3. The Appellants’ submissions may be summarised as follows:
(a) Pursuant to Rule 38.18(1) of the Rules of the DIFC Courts (RDC), the Respondent is only entitled to those costs that are “proportionate to the matters in issue” . The Respondent is not entitled to any costs which have been “unreasonably incurred or are unreasonable in amount” (RDC 38.17);
(b) The Respondent appointed new solicitors (Charles Fussell & Co) after the Application was filed, and Charles Fussell & Co only came on record on 21 May 2024. The Appellants note the indication by English Costs Judge Rowley that time spent by new lawyers reading into a file is “a matter between the solicitors and their client. It is not for the opponent to pay.” (Lyle and another v Bedborough and another [2022] EWHC 1628 (SCCO), paragraph 28). To the extent that the fees claimed in the Statement of Costs relate to any time spent by the Respondent’s new solicitors reading into and familiarising themselves with the matter, these fees should accordingly be reduced;
(c) The Respondent’s legal team for the Application consisted of a partner, internal counsel (i.e. not external Leading Counsel), and a paralegal. The majority of work was completed at partner-level, rather than being reasonably allocated to the other members of the legal team. The Appellants submit that much of the work could likely have been completed by internal counsel (or another more junior lawyer) and paralegals, at a lower cost;
(d) With respect to the expert’s fees claimed in relation to the Appeal, it is unclear on what basis any further assistance from Mr Lawler was required or sought by the Respondent, in circumstances where no further evidence from either party’s sanctions expert was required at appeal. Mr Lawler’s fees should accordingly be excluded or reduced.
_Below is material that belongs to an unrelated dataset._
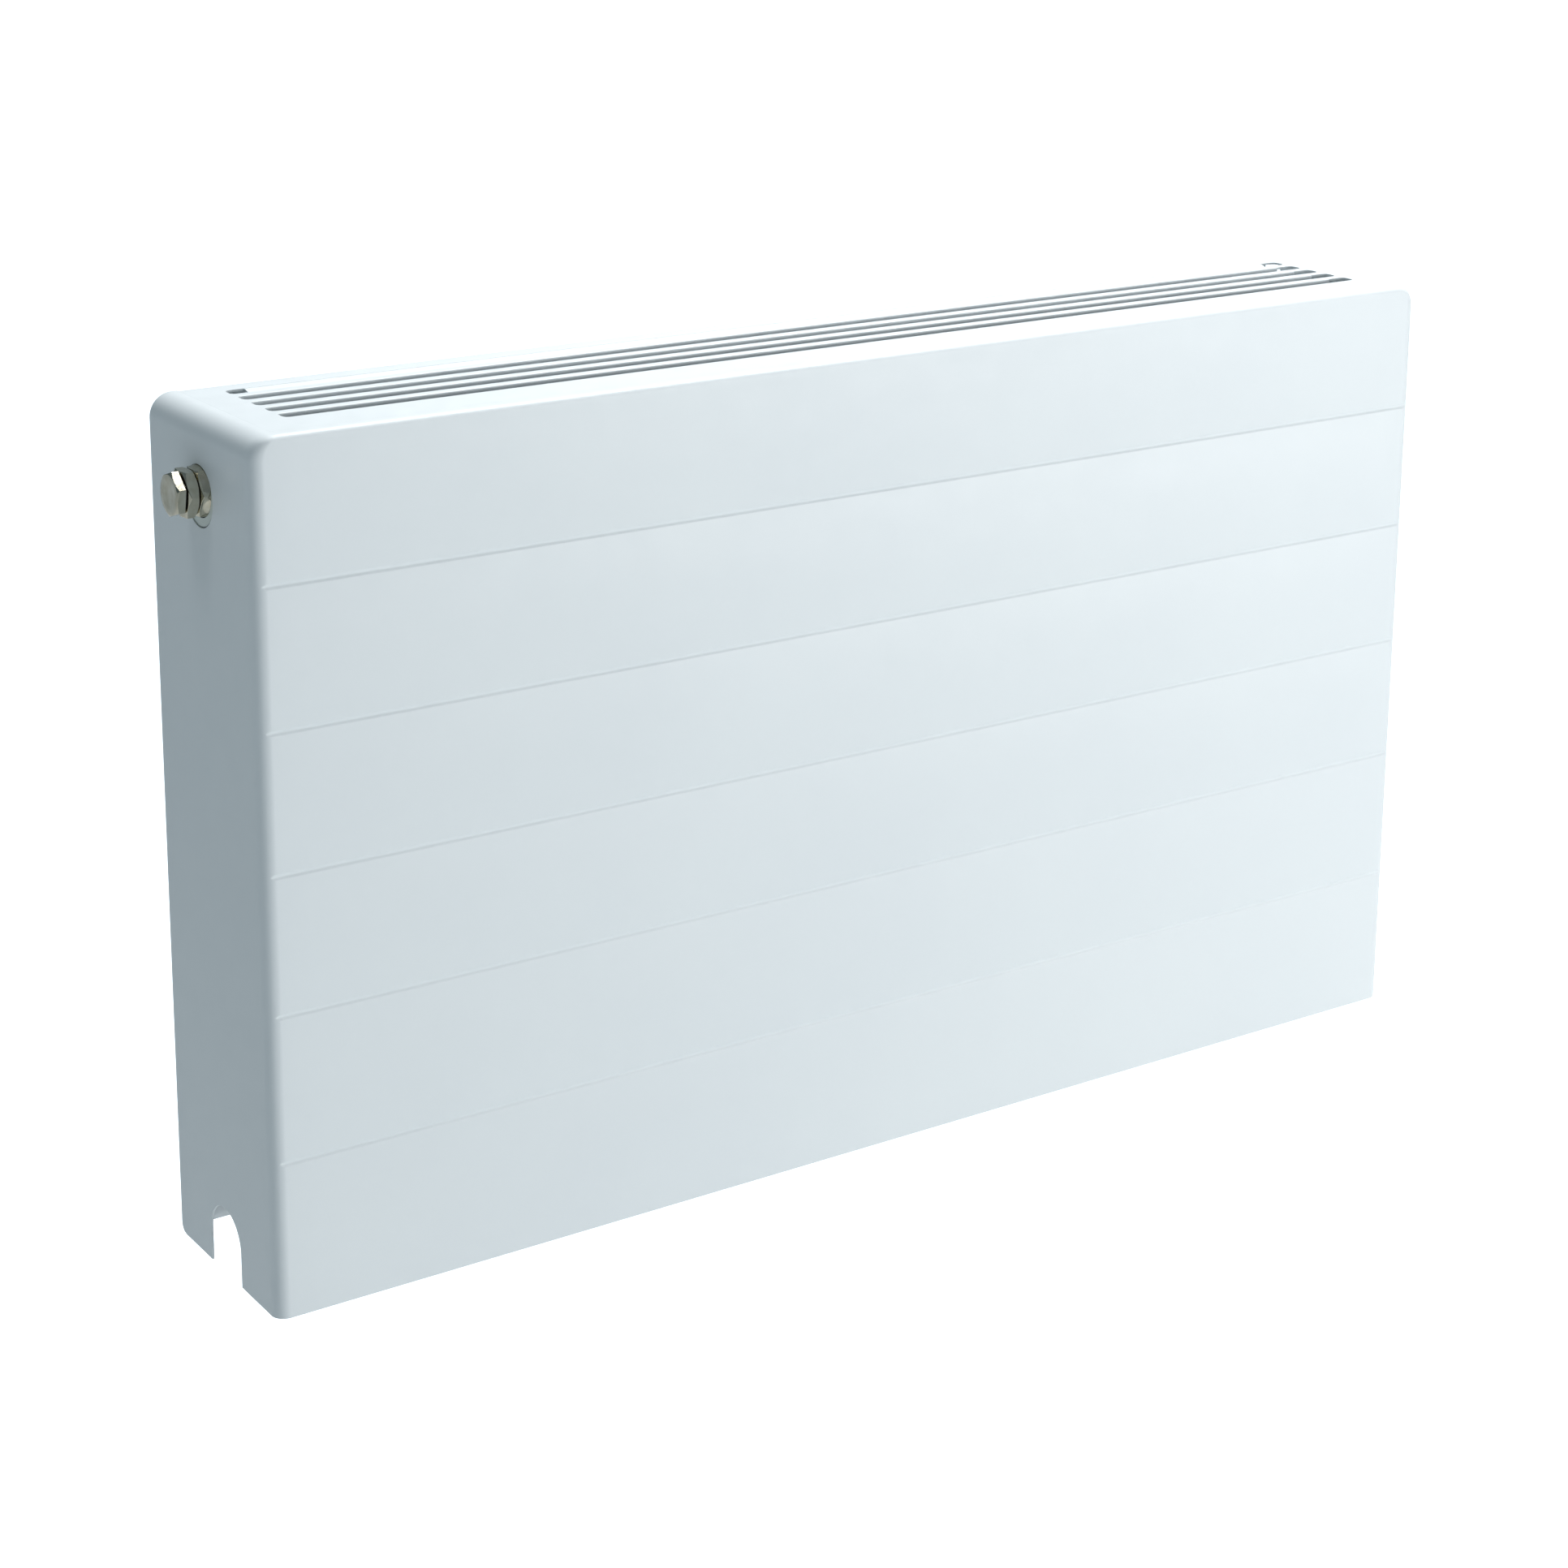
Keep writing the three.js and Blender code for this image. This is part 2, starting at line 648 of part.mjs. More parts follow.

4. Addressing each in turn:
(a) While the claim was not among the largest heard by this Court (a shade under AED 20 million) it raised complex and novel (for these Courts) issues relating to the US/Iran sanctions regime. We do not consider an overall claim for costs including the fees of Leading Counsel in the sum of AED 360,011 to be disproportionate to the matters in issue and, in fairness, it does not seem to be suggested by the Appellants that that is the case;
(b) We do however consider that there is some force in the suggestion that there is likely to be some duplication of costs on the part of new lawyers appointed after the Appeal was filed reading into the case. This is an immediate assessment and we do not have access to detailed timesheets. We must take a broadbrush approach. We note that the total claimed under the rubric “Work Done on Documents” is AED 89,100. We will reduce that sum by 50% on the basis that the original legal representatives would already have been familiar with the documents. We will therefore deduct AED 44,555;
(c) We do not accept the criticism that much of the work could likely have been completed by internal counsel (or another more junior lawyer) and paralegals, at a lower cost for two reasons. First, when one reduces the time spent on “Work Done on Documents” the remaining time does not seem unreasonable and there is a risk of double deduction. Secondly, we note that Charles Fussell is the eponymous senior partner of a two-partner firm. Parties are entitled to choose to be represented by small specialist firms chosen for the very reason that they will have the services of a particular individual. Mr Fussell’s hourly rates are well within the indicative rates adopted by the DIFC Courts (AED 2,940 versus AED 3,746);
(d) Again, we do not have any breakdown of Mr Lawler’s fees but it is worth noting that he was a legal expert not a technical expert. The DIFC Courts might as easily have accepted his contribution as submission rather than expert evidence. The Court can well imagine that he had a hand in instructing English Leading Counsel in the intricacies of US sanctions law, practice and procedure so as to enable her properly to argue the Appeal on behalf of the Respondent. We are not therefore inclined to exclude or reduce the amount recovered in respect of Mr Lawler fees.
5. In the premises we assess, and order payment by the Appellants of, the Respondent’s legal costs in the sum of AED 315,456.